** TASK BRIEF **
Extract, unchanged, each line of the listing below from its first line through the line that contains "start_y, POCKET_Y), driver_slot])", inclusive, and nothing else.

..............................

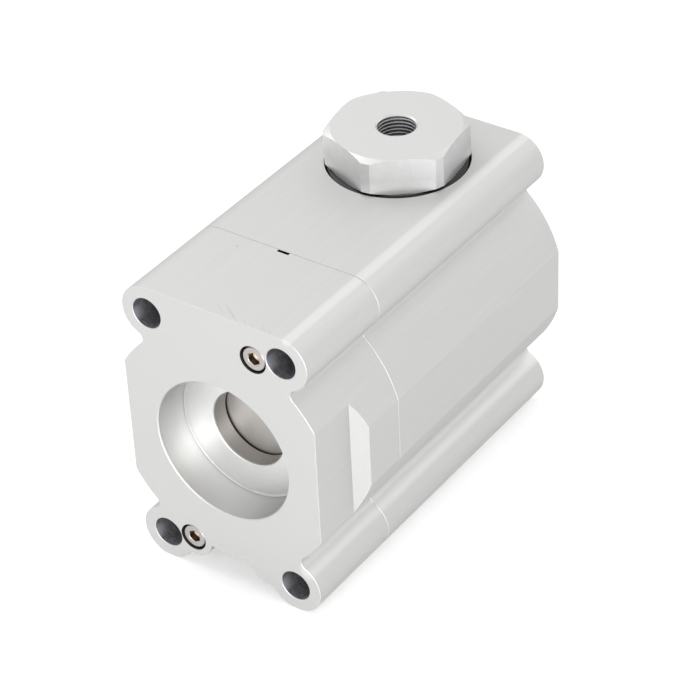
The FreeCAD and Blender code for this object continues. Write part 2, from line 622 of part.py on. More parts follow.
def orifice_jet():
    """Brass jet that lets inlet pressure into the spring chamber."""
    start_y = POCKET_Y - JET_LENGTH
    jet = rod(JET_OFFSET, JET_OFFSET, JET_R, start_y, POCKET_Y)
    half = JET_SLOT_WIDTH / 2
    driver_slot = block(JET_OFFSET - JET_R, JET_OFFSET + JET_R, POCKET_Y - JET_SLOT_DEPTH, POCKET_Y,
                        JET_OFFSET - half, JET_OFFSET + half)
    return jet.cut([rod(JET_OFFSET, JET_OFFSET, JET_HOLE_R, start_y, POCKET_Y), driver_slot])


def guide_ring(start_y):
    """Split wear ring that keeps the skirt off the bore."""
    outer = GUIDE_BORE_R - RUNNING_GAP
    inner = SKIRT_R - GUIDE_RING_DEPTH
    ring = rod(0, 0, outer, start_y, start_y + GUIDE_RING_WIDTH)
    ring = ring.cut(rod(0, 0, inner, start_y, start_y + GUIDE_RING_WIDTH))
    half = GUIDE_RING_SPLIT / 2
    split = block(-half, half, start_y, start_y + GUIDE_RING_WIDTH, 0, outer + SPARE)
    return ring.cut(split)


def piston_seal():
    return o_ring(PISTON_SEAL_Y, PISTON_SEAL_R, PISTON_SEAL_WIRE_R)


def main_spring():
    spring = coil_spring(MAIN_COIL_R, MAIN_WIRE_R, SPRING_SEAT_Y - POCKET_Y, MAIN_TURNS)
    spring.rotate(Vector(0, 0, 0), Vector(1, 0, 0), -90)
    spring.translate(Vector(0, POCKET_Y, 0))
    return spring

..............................

** THE COMPLETED TASK **
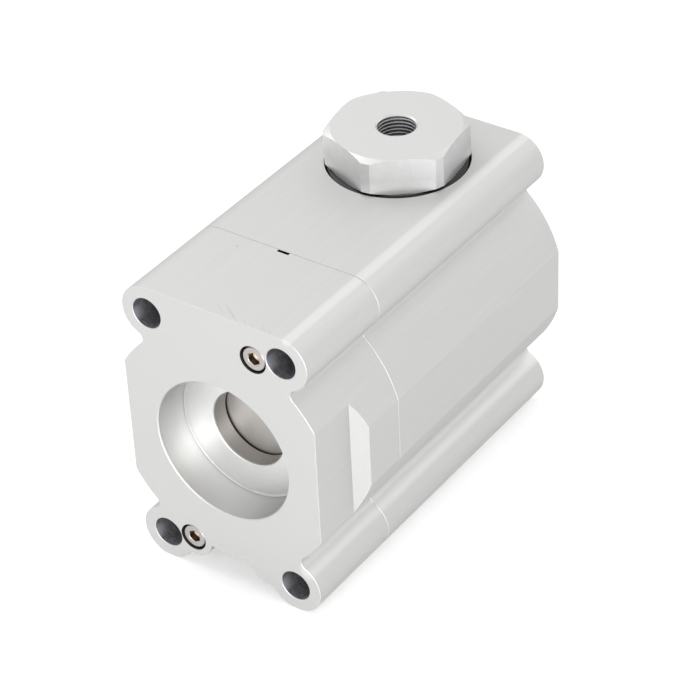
The FreeCAD and Blender code for this object continues. Write part 2, from line 622 of part.py on. More parts follow.
def orifice_jet():
    """Brass jet that lets inlet pressure into the spring chamber."""
    start_y = POCKET_Y - JET_LENGTH
    jet = rod(JET_OFFSET, JET_OFFSET, JET_R, start_y, POCKET_Y)
    half = JET_SLOT_WIDTH / 2
    driver_slot = block(JET_OFFSET - JET_R, JET_OFFSET + JET_R, POCKET_Y - JET_SLOT_DEPTH, POCKET_Y,
                        JET_OFFSET - half, JET_OFFSET + half)
    return jet.cut([rod(JET_OFFSET, JET_OFFSET, JET_HOLE_R, start_y, POCKET_Y), driver_slot])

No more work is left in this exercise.